Think about a bus stop. You might write about the place, or make observations about people at the Bus Stop. Does it have a specific meaning you might want to try and convey? Can you imagine a Bus Stop experience (realistic or not) that would inspire a poem? Write it.

For another prompt or challenge be sure to check out Maureen Thorsen’s NaPoWriMo site where you’ll find prompts, challenges, comments, and information on all things NaPoWriMo.

Riding the Bus

An early bottle (4 a.m.), then an hour
on the dissertation. Mornings
I left the house in the dark
before my babies woke,
drove to the bus stop and stood in line
with the other commuters. Mounted the steps,
found a seat. I liked to sit by a window,
lean my head against it, close
my eyes. I smelled of milk,
of the ammonia of the diaper pail.

At 11:30, my class taught, office hour kept, an hour (more)
of writing, I was on the bus again,
reading tomorrow’s lesson and student papers.
At the bus stop, my husband waited, babies
buckled into the back seat
of the station wagon. He took my car
and left for his teaching job. I drove our daughters home,
unbuckled, unzipped. Diapers changed,
lunch doled out, naptime beckoning.

Housework beckoned, too. Kitchen to clean,
laundry (always diapers). I could have spent
those two hours of slumber
grading papers, or writing—
the unbiddable mountain of pages calling.
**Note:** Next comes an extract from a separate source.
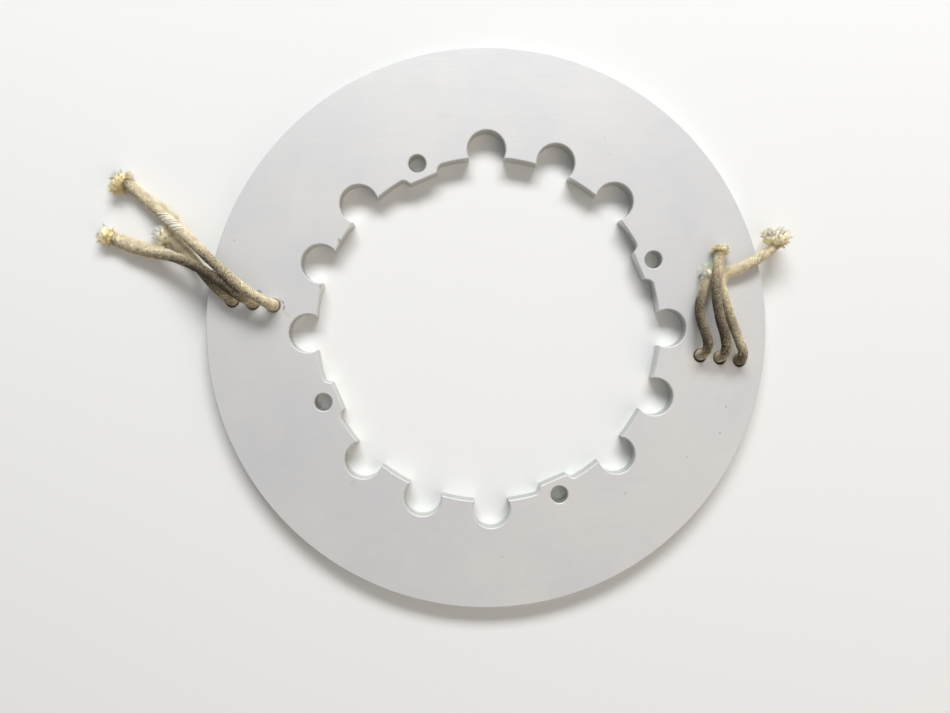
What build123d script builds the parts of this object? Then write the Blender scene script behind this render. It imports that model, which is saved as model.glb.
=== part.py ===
"""Spinner bulkhead: a flat aluminium ring with a notched bore and six short braided leads.

Millimetres and degrees. The plate lies on its back face: the origin is the centre of that
face, +Z points out of the front face, +X to the right and +Y to the top of the front view.
"""

import os
from math import hypot, pi, radians, tan

from build123d import *

os.makedirs("parts", exist_ok=True)

# Plate
OUTER_DIAMETER = 209.55
PLATE_THICKNESS = 6.35
EDGE_BREAK = 0.35

# Stations: sixteen around one bolt circle, every fourth one a bolt hole, the others notches
STATION_COUNT = 16
BOLT_COUNT = 4
FIRST_BOLT_ANGLE = 22.5
BOLT_CIRCLE_DIAMETER = 134.6
BOLT_HOLE_DIAMETER = 6.53
NOTCH_DIAMETER = 14.29

# Bore wall and the pads that carry the bolt holes, both measured inward from the bolt circle
BORE_SETBACK = 2.95
PAD_HEIGHT = 2.95
PAD_FACE_WIDTH = 10.6
PAD_FLANK_ANGLE = 56
PAD_FILLET = 2.4

# Leads: two rows of three on one diameter of the plate, each lead in its own hole
LEAD_DIAMETER = 3.5
LEAD_HOLE_CLEARANCE = 0.75
LEAD_ROW_COUNT = 2
LEAD_ROW_ANGLE = -7.5
LEAD_PITCH = 7.6
LEAD_ROW_INSET = 1.6
LEADS_PER_ROW = 3

# Share of the shorter run that each bend of a lead takes up, and what counts as the same place
BEND_SHARE = 0.45
SAME_PLACE = 0.001

# Routes of the leads' centrelines, from the back of the plate through the hole to the cut end
LEAD_ROUTES = {
    "lead_left_long": [
        (-79.6, 10.1, 0.3), (-79.9, 10.7, 8.4), (-81.4, 11.6, 12.9), (-85.6, 14.4, 15.1),
        (-91.9, 19.3, 14.8), (-100.4, 26.9, 12.8), (-109.0, 35.0, 9.0), (-117.8, 43.0, 4.6),
        (-126.6, 50.8, 2.3), (-134.9, 57.4, 2.0),
    ],
    "lead_left_middle": [
        (-87.1, 11.1, 0.3), (-87.5, 11.7, 7.4), (-89.1, 12.9, 11.2), (-92.8, 15.5, 13.1),
        (-98.8, 20.4, 13.3), (-106.6, 25.3, 11.7), (-116.0, 29.1, 7.3), (-125.2, 31.2, 3.6),
        (-133.6, 33.8, 2.2), (-139.5, 36.4, 2.0),
    ],
    "lead_left_short": [
        (-94.6, 12.2, 0.3), (-94.9, 12.7, 7.2), (-97.0, 14.9, 10.6), (-101.1, 18.8, 10.1),
        (-105.4, 23.4, 7.2), (-110.0, 28.8, 4.0), (-114.4, 33.1, 2.8), (-118.6, 36.6, 2.3),
    ],
    "lead_right_short": [
        (79.6, -10.8, 0.3), (79.9, -10.2, 8.9), (80.7, -7.3, 12.7), (80.1, -2.9, 12.7),
        (78.6, 2.6, 10.4), (78.4, 8.4, 8.9), (81.0, 14.4, 8.3), (82.4, 20.2, 8.3),
    ],
    "lead_right_middle": [
        (87.2, -11.7, 0.3), (87.4, -11.0, 8.9), (87.4, -8.1, 12.8), (86.8, -3.4, 13.1),
        (85.1, 3.4, 12.4), (83.9, 10.4, 12.1), (83.9, 16.6, 12.1), (84.8, 22.8, 11.1),
        (86.1, 27.7, 9.3),
    ],
    "lead_right_long": [
        (94.9, -12.8, 0.3), (94.6, -12.2, 8.8), (93.8, -9.5, 12.4), (92.5, -5.3, 12.6),
        (90.9, 0.6, 10.3), (89.6, 6.2, 8.7), (87.9, 12.2, 8.3), (86.8, 16.4, 8.3),
        (87.6, 19.0, 8.3), (89.7, 20.7, 8.4), (93.0, 21.6, 8.7), (97.9, 23.8, 9.3),
        (103.4, 27.1, 9.1), (108.3, 31.0, 7.2),
    ],
}

# Places worked out from the sizes above
station_angles = [360 / STATION_COUNT * station for station in range(STATION_COUNT)]
bolt_step_angle = 360 / BOLT_COUNT
bolt_circle_radius = BOLT_CIRCLE_DIAMETER / 2
bore_radius = bolt_circle_radius - BORE_SETBACK
pad_face_radius = bore_radius - PAD_HEIGHT
notch_crown_radius = bolt_circle_radius + NOTCH_DIAMETER / 2
lead_hole_radius = LEAD_DIAMETER / 2 + LEAD_HOLE_CLEARANCE
middle_lead_radius = (notch_crown_radius + OUTER_DIAMETER / 2) / 2 - LEAD_ROW_INSET
innermost_lead_radius = middle_lead_radius - LEAD_PITCH * (LEADS_PER_ROW - 1) / 2
lead_radii = [innermost_lead_radius + LEAD_PITCH * step for step in range(LEADS_PER_ROW)]


def is_pad_foot(vertex):
    """True where a pad's flank meets the bore wall, and not at the bore circle's own seam."""
    on_bore_wall = abs(hypot(vertex.X, vertex.Y) - bore_radius) < SAME_PLACE
    return on_bore_wall and abs(vertex.Y) > SAME_PLACE


def is_notch(angle):
    """True for the stations between the bolt holes."""
    return (angle - FIRST_BOLT_ANGLE) % bolt_step_angle != 0


# Opening in the middle: the bore, less the four pads, plus the notches
pad_reach = 2 * PAD_HEIGHT
pad_spread = pad_reach / tan(radians(PAD_FLANK_ANGLE))
pad_outline = [
    (0, -PAD_FACE_WIDTH / 2),
    (0, PAD_FACE_WIDTH / 2),
    (pad_reach, PAD_FACE_WIDTH / 2 + pad_spread),
    (pad_reach, -PAD_FACE_WIDTH / 2 - pad_spread),
]
with BuildSketch() as opening:
    Circle(bore_radius)
    with PolarLocations(pad_face_radius, BOLT_COUNT, start_angle=FIRST_BOLT_ANGLE):
        Polygon(*pad_outline, align=None, mode=Mode.SUBTRACT)
    fillet(opening.vertices().filter_by(is_pad_foot), radius=min(PAD_FILLET, PAD_HEIGHT))
    for notch_angle in filter(is_notch, station_angles):
        with PolarLocations(bolt_circle_radius, 1, start_angle=notch_angle):
            Circle(NOTCH_DIAMETER / 2)

# Plate
with BuildPart() as plate:
    with BuildSketch():
        Circle(OUTER_DIAMETER / 2)
        add(opening.sketch, mode=Mode.SUBTRACT)
    extrude(amount=PLATE_THICKNESS)
    with PolarLocations(bolt_circle_radius, BOLT_COUNT, start_angle=FIRST_BOLT_ANGLE):
        Hole(BOLT_HOLE_DIAMETER / 2)
    for lead_radius in lead_radii:
        with PolarLocations(lead_radius, LEAD_ROW_COUNT, start_angle=LEAD_ROW_ANGLE):
            Hole(lead_hole_radius)
    flat_faces = plate.faces().filter_by(Plane.XY).sort_by(Axis.Z)
    chamfer(flat_faces[0].edges() + flat_faces[-1].edges(), length=EDGE_BREAK)

plate.part.label = "bulkhead_plate"
export_step(plate.part, "parts/bulkhead_plate.step")


def bend_radii(route):
    """Radius of each bend on a route: as large as its two runs allow."""
    points = [Vector(*point) for point in route]
    runs = [end - start for start, end in zip(points, points[1:])]
    return [
        BEND_SHARE * min(run.length, next_run.length) / tan(radians(run.get_angle(next_run) / 2))
        for run, next_run in zip(runs, runs[1:])
    ]


# Leads: a round tube along each route
for name, route in LEAD_ROUTES.items():
    radii = bend_radii(route)
    with BuildPart() as lead:
        with BuildLine() as centreline:
            FilletPolyline(*route, radius=radii)
        with BuildSketch(Plane(origin=centreline.line @ 0, z_dir=centreline.line % 0)):
            Circle(LEAD_DIAMETER / 2)
        sweep()
    lead.part.label = name
    export_step(lead.part, f"parts/{name}.step")
    length = centreline.wire().length
    section_times_length = pi * (LEAD_DIAMETER / 2) ** 2 * length
    print(name, "length", round(length, 1), "bend radii", [round(radius, 1) for radius in radii])
    print(name, "volume", round(lead.part.volume, 2), "section x length", round(section_times_length, 2))
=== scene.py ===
"""Spinner bulkhead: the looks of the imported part, lying on a pale floor and seen from above.

Metres and degrees, in the part's own frame: the origin is the centre of the plate's back face,
+Z points out of the front face, +X to the right and +Y to the top of the picture.
"""

import random
from math import cos, floor, pi, radians, sin

import bpy
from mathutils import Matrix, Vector, noise


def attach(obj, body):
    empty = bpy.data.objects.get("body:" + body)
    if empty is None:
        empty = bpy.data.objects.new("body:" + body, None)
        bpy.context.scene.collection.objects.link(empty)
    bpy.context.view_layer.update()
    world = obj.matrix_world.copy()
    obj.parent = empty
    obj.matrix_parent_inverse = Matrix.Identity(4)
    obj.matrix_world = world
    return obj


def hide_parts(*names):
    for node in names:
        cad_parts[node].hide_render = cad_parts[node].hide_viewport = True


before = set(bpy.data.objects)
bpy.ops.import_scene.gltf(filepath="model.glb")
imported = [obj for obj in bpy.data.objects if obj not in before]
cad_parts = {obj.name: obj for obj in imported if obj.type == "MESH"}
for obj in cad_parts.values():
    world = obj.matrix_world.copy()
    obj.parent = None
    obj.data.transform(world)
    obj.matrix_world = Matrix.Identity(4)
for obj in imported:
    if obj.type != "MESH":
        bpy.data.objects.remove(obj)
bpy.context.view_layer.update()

MM = 0.001

# Camera: place, turn about X, Y and Z, and focal length as the picture was taken
CAMERA_PLACE = (-0.013583, -0.00072, 0.28285)
CAMERA_TURN = (-1.8, -1.729, -0.812)
FOCAL_PIXELS = 740
PICTURE_WIDTH_PIXELS = 950
SENSOR_WIDTH = 36

# Leads: size, and routes from the back of the plate through the hole to the cut end
LEAD_DIAMETER = 3.5 * MM
LEAD_ROUTES = {
    "lead_left_long": [
        (-79.6, 10.1, 0.3), (-79.9, 10.7, 8.4), (-81.4, 11.6, 12.9), (-85.6, 14.4, 15.1),
        (-91.9, 19.3, 14.8), (-100.4, 26.9, 12.8), (-109.0, 35.0, 9.0), (-117.8, 43.0, 4.6),
        (-126.6, 50.8, 2.3), (-134.9, 57.4, 2.0),
    ],
    "lead_left_middle": [
        (-87.1, 11.1, 0.3), (-87.5, 11.7, 7.4), (-89.1, 12.9, 11.2), (-92.8, 15.5, 13.1),
        (-98.8, 20.4, 13.3), (-106.6, 25.3, 11.7), (-116.0, 29.1, 7.3), (-125.2, 31.2, 3.6),
        (-133.6, 33.8, 2.2), (-139.5, 36.4, 2.0),
    ],
    "lead_left_short": [
        (-94.6, 12.2, 0.3), (-94.9, 12.7, 7.2), (-97.0, 14.9, 10.6), (-101.1, 18.8, 10.1),
        (-105.4, 23.4, 7.2), (-110.0, 28.8, 4.0), (-114.4, 33.1, 2.8), (-118.6, 36.6, 2.3),
    ],
    "lead_right_short": [
        (79.6, -10.8, 0.3), (79.9, -10.2, 8.9), (80.7, -7.3, 12.7), (80.1, -2.9, 12.7),
        (78.6, 2.6, 10.4), (78.4, 8.4, 8.9), (81.0, 14.4, 8.3), (82.4, 20.2, 8.3),
    ],
    "lead_right_middle": [
        (87.2, -11.7, 0.3), (87.4, -11.0, 8.9), (87.4, -8.1, 12.8), (86.8, -3.4, 13.1),
        (85.1, 3.4, 12.4), (83.9, 10.4, 12.1), (83.9, 16.6, 12.1), (84.8, 22.8, 11.1),
        (86.1, 27.7, 9.3),
    ],
    "lead_right_long": [
        (94.9, -12.8, 0.3), (94.6, -12.2, 8.8), (93.8, -9.5, 12.4), (92.5, -5.3, 12.6),
        (90.9, 0.6, 10.3), (89.6, 6.2, 8.7), (87.9, 12.2, 8.3), (86.8, 16.4, 8.3),
        (87.6, 19.0, 8.3), (89.7, 20.7, 8.4), (93.0, 21.6, 8.7), (97.9, 23.8, 9.3),
        (103.4, 27.1, 9.1), (108.3, 31.0, 7.2),
    ],
}

# Braid of the leads
BRAID_CARRIERS = 12
BRAID_PITCH = 0.72 * MM
BRAID_RELIEF = 0.3 * MM
BRAID_AROUND = 48
BRAID_STEP = 0.125 * MM
BRAID_STRAND_FLATNESS = 0.7
BRAID_LEVEL = 0.7
FLOAT_CELLS = 4
ROUTE_RESOLUTION = 24
WANDER = 0.12 * MM
WANDER_PERIOD = 2.2 * MM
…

It was not unlike waiting in line at the bus stop–
what does one do but what the others do?
Inspired by the closed eyes of my drowsing babies,
the little fists propped against their mouths,
I folded, too. I crawled into my bed,
curled into a ball. I smelled of milk
and ammonia. I slept.

What I’m Writing Down

“The habits of journal writing create a most interesting distance between you and your thoughts. Finding out that your thoughts are not inevitable and discovering that not only your thoughts but also your feelings change when you write your thoughts down, you can shift the emphasis, style, and content of your thinking. Experiencing your own powers of observation, coupled with a greater awareness that you have choices, increases your sense of self-mastery and inner stability. That is no small thing.” –Stephanie DowrickCreative Journal Writing, page 32

I’m mad at my husband. He decided a few weeks ago that he should replace all of the interior doors in the upstairs of our house. He hated the old doors, he claimed (we have lived here for 17 years, and that’s the first I’ve heard of it). Now that I look at that statement, it seems interesting psychologically. If he were a character in a novel, I wonder what his back story would be?

When I fight with Bruce, I feel like a child again. I feel helpless and out of control. I feel overwhelmed and besieged. I want to find a place where I can be alone, a defensible fortress of solitude. There was no place like that in my house last night. I also didn’t feel it would be fair to absent myself from my daughters.

For the record, I didn’t want Bruce to take on this project with the doors. I told him, very clearly, that I didn’t want him to. We have a houseful of kids right now, for one thing; this particular weekend is Emma’s big choir concert. Annie is home, and she’s borrowed a friend’s three-year-old.  When I thought I’d help out by making dinner, Bruce announced that he had dinner “under control.” Tarps on the kitchen floor, sawhorses, sawdust, random boards. (It was really no place for a three-year-old, or for a fifty-seven year old, for that matter.)

 

We fought. He won and he cleaned up everything and made dinner. He yelled at the three-year-old when she got underfoot and upset everyone (Annie cried). The wise child said, “Uncle Bruce is sad.”

After dinner I got out Dowrick’s book and my journal. I kept repeating to myself the words, you have choices. I didn’t work all the way through it, I admit, but it helped. My journal, if nothing else, is my defensible fortress of solitude. When I was ready to come out and be part of my family again, I felt stronger.